I realized I wasn’t using technology intentionally anymore. Technology was using my attention.

That’s why this challenge felt worth trying. I wanted to create more calm without becoming unrealistic. I still needed my phone for work, communication, maps, banking, and daily life. But I wanted my digital tools to support me, not overwhelm me.

My Rules for the Digital Declutter

I kept the challenge simple so I would actually follow through.

For seven days, I committed to:

  • Cleaning out my email inbox and unsubscribing aggressively
  • Deleting or hiding unnecessary apps
  • Turning off most non-essential notifications
  • Avoiding random phone checking unless I had a specific reason
  • Keeping only the digital tools that truly added value to my day

I wasn’t aiming for perfection. I was aiming for awareness and relief.

Day 1: The Email Cleanup Was More Emotional Than I Expected

I started with email because it felt like the most obvious source of clutter.
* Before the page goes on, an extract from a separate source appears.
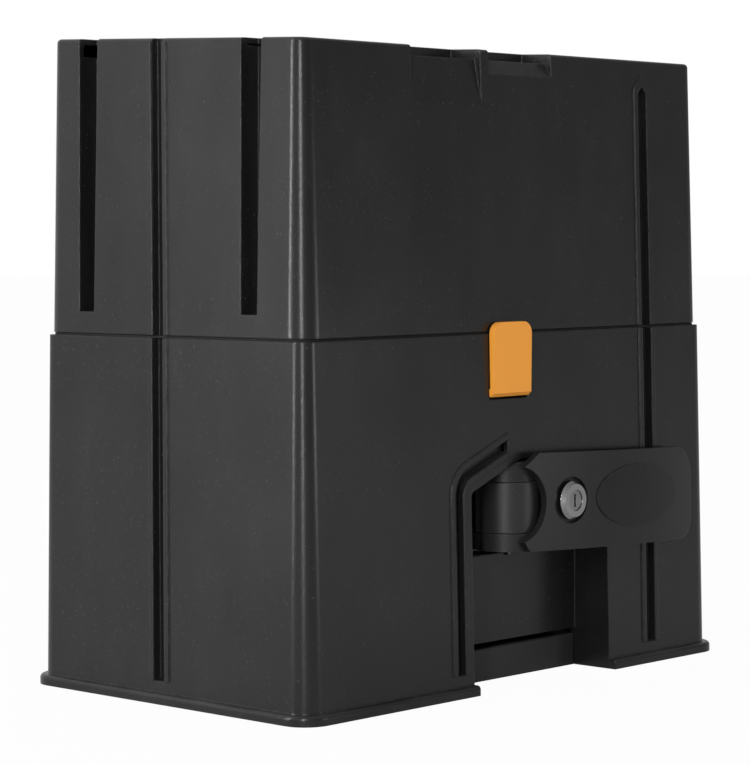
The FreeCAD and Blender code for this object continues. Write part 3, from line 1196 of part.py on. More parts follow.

My inbox had become a weird digital attic. Promotional emails, sale alerts, updates from brands I barely remembered signing up for, newsletters I once thought I’d read “later.” There were thousands of unread messages, and just looking at the number made me feel guilty.

So I made a rule: if I hadn’t opened or cared about an email sender in the last month, I unsubscribed.

At first, this felt satisfying. Click. Unsubscribe. Delete. Archive.

Then something surprising happened. I noticed how many emails were tied to versions of myself I no longer was.

There were emails from productivity tools I never used, fashion brands that didn’t reflect my style anymore, courses I signed up for during one of my “reinvent my life” phases, and discounts from stores I only visited once.

Cleaning out my inbox didn’t just remove clutter. It forced me to admit how much digital residue I had collected from old habits, impulse decisions, and aspirational identities.

By the end of the first session, I hadn’t reached inbox zero. Not even close. But I had removed dozens of recurring emails, and my inbox already felt lighter.

That night, I noticed something small but important: I no longer dreaded opening my email app.